What needs to be done => Return only the lines running from the line that holds "obj.matrix_world = world" to the line that holds "# loop and one", including both.

>> Start Data shown

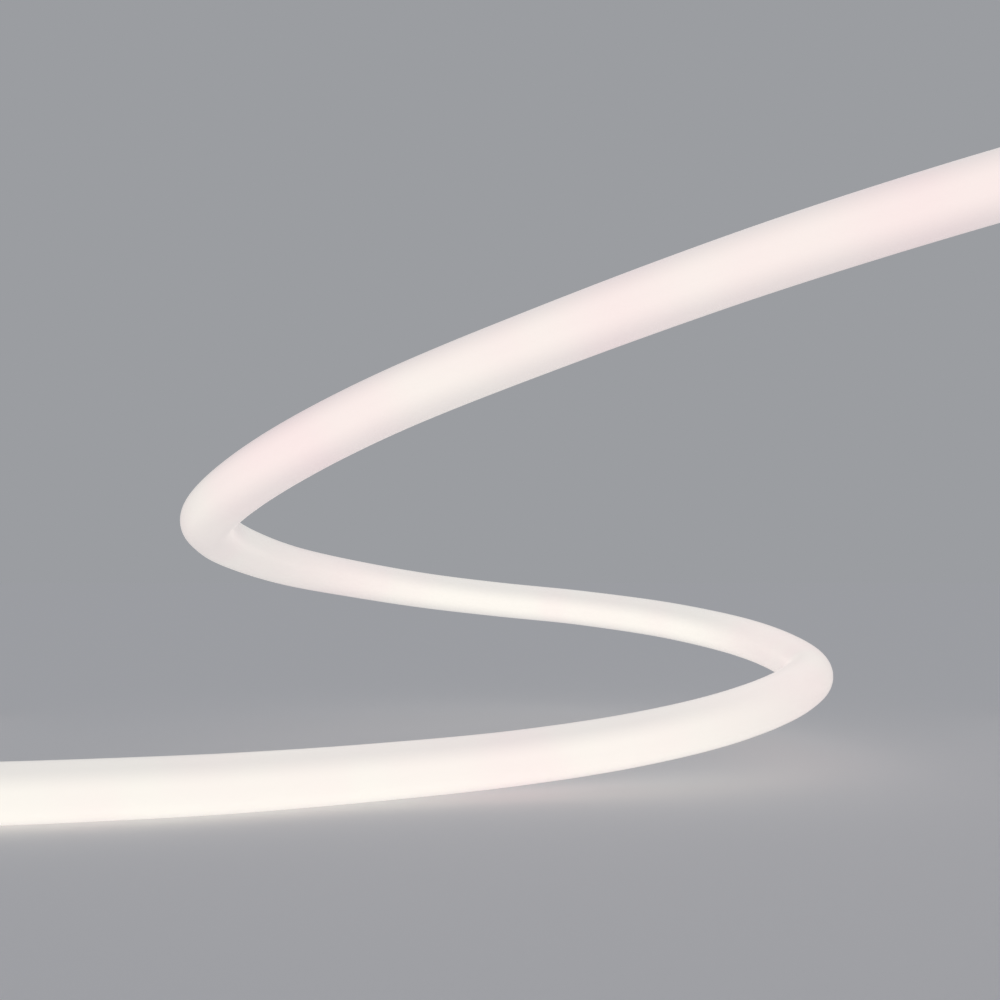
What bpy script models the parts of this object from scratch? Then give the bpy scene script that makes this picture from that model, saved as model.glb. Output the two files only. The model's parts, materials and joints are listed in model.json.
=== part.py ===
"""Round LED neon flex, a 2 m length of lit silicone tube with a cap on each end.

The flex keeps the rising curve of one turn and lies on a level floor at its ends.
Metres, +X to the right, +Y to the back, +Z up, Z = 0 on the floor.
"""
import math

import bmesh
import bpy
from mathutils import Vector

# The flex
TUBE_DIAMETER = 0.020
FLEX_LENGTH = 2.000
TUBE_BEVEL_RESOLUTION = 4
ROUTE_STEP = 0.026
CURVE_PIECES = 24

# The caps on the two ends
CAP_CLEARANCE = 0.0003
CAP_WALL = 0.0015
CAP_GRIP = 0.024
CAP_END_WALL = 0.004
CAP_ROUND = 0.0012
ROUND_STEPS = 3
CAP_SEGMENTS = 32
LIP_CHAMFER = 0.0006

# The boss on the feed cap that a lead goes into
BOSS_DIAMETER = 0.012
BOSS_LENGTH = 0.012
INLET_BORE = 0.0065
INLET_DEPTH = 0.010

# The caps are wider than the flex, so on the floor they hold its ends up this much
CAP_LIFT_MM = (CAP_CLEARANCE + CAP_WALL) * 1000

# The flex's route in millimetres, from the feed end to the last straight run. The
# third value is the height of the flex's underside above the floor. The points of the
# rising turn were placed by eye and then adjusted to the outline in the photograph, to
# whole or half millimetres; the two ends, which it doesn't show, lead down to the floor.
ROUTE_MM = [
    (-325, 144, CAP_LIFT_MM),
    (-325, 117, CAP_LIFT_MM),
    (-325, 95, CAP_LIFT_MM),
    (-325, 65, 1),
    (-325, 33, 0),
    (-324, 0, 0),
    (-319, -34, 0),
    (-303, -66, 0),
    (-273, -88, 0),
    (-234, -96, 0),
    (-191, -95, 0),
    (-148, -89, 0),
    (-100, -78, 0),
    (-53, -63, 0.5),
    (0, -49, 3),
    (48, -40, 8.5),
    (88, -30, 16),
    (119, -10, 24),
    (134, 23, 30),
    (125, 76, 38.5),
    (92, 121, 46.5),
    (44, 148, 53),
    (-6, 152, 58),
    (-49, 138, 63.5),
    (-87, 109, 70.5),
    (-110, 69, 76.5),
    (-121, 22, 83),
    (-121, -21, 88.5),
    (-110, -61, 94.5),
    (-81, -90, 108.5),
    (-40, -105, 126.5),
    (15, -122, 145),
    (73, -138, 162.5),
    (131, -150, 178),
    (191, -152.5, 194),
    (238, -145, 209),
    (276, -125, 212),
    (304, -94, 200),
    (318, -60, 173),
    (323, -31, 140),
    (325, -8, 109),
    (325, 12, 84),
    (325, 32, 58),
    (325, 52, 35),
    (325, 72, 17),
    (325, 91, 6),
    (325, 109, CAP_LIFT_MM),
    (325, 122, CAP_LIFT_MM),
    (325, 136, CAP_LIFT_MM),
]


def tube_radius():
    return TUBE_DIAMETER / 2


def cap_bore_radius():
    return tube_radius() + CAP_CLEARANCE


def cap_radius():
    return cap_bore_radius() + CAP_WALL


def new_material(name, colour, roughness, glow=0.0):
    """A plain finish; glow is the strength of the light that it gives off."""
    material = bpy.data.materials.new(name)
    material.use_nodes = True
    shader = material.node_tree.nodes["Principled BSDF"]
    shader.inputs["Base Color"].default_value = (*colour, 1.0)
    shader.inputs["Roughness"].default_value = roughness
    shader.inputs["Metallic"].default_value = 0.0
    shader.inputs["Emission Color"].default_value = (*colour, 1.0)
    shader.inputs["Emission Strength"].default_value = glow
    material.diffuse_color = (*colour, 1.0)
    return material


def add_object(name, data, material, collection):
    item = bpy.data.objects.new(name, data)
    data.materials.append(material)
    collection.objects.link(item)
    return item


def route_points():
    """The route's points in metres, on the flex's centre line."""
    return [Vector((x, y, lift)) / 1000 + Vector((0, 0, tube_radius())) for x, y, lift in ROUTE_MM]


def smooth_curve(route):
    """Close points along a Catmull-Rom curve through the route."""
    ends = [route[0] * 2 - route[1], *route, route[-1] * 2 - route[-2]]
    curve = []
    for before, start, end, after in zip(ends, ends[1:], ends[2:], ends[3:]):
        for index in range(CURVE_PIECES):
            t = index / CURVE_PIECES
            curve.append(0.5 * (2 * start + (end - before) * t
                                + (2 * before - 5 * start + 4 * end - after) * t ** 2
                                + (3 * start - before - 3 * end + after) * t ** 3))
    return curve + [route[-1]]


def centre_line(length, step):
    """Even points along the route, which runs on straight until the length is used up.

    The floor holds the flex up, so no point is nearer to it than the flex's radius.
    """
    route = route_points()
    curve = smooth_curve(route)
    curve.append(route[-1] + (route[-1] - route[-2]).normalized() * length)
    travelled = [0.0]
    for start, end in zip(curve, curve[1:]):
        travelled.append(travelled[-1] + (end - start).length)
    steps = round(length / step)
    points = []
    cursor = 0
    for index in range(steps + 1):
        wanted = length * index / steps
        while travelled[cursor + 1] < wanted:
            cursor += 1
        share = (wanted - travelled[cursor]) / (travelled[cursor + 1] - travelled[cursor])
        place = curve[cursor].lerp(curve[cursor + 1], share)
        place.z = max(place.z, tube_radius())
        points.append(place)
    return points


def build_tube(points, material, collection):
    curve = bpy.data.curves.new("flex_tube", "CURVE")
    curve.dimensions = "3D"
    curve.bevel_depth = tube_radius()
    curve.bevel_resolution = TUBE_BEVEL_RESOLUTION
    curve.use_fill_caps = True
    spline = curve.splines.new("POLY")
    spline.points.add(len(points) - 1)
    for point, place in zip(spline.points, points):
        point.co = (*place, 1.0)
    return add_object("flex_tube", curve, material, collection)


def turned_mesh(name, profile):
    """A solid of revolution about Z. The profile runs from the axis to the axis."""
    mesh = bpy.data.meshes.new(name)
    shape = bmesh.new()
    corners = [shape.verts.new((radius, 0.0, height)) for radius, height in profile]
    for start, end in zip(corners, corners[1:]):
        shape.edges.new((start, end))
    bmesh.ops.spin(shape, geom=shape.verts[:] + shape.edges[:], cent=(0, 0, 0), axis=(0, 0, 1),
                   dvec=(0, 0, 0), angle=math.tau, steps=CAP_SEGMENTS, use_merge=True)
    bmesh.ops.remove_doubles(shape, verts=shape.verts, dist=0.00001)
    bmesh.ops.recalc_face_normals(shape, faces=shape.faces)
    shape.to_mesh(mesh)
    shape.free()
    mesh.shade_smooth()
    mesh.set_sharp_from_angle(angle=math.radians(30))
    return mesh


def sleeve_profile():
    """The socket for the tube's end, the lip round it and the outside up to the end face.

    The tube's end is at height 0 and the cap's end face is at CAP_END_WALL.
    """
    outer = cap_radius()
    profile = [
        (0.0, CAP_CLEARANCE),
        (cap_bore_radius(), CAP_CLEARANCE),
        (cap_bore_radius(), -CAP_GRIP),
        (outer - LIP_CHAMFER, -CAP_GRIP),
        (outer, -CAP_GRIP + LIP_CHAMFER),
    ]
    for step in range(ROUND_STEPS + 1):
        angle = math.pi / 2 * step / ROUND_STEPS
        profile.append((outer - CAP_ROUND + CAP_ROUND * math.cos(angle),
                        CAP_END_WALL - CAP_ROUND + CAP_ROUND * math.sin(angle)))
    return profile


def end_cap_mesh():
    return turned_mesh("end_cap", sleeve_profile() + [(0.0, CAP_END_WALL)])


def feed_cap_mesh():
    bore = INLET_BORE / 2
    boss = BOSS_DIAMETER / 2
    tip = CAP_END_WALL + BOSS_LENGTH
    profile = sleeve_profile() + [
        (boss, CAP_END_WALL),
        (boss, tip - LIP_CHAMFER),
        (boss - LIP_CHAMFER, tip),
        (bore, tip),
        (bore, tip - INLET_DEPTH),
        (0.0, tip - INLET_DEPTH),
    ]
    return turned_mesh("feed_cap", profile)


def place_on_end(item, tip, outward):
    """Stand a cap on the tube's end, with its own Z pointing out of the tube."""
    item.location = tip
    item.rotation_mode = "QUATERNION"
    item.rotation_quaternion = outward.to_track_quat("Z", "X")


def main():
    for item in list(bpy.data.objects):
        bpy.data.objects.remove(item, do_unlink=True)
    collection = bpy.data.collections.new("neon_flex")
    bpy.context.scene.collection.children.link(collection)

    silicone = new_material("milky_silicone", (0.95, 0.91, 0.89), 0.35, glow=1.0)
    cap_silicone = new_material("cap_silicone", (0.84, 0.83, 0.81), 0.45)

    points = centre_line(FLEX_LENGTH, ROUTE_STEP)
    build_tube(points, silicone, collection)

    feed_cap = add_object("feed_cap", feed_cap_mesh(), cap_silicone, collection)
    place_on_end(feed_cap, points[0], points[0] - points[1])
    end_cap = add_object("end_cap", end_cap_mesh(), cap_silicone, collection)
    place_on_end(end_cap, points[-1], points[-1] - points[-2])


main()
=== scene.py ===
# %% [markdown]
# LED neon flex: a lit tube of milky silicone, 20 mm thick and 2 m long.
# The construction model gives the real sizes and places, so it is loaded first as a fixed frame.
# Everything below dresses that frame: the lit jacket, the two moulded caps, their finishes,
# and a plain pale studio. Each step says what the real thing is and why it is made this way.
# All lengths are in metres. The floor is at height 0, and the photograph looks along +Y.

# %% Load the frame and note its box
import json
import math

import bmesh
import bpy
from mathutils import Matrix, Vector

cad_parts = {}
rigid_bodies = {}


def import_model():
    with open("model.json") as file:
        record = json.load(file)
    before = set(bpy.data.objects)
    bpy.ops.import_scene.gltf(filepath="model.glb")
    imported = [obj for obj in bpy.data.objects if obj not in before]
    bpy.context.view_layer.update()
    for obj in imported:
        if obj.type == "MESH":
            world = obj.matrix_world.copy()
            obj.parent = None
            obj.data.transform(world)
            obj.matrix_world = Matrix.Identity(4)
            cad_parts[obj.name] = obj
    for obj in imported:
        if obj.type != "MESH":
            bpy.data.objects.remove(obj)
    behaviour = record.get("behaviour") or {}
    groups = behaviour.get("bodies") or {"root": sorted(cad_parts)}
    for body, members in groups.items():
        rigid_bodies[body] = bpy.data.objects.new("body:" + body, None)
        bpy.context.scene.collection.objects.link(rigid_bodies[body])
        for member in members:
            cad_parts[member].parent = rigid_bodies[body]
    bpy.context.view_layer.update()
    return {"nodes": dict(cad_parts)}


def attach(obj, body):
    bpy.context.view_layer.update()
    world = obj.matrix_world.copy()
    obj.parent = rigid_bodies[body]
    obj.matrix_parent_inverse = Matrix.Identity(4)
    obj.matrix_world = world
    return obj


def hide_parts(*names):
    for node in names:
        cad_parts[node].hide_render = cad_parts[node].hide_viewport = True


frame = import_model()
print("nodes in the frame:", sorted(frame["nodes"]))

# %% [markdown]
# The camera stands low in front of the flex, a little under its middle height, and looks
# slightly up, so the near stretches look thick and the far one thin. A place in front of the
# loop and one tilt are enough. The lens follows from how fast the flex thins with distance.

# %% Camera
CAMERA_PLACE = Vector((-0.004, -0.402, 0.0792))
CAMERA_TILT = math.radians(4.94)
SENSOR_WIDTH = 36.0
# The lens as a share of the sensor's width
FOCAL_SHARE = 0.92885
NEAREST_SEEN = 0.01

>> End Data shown

Solution for this exercise =>
    obj.matrix_world = world
    return obj


def hide_parts(*names):
    for node in names:
        cad_parts[node].hide_render = cad_parts[node].hide_viewport = True


frame = import_model()
print("nodes in the frame:", sorted(frame["nodes"]))

# %% [markdown]
# The camera stands low in front of the flex, a little under its middle height, and looks
# slightly up, so the near stretches look thick and the far one thin. A place in front of the
# loop and one tilt are enough. The lens follows from how fast the flex thins with distance.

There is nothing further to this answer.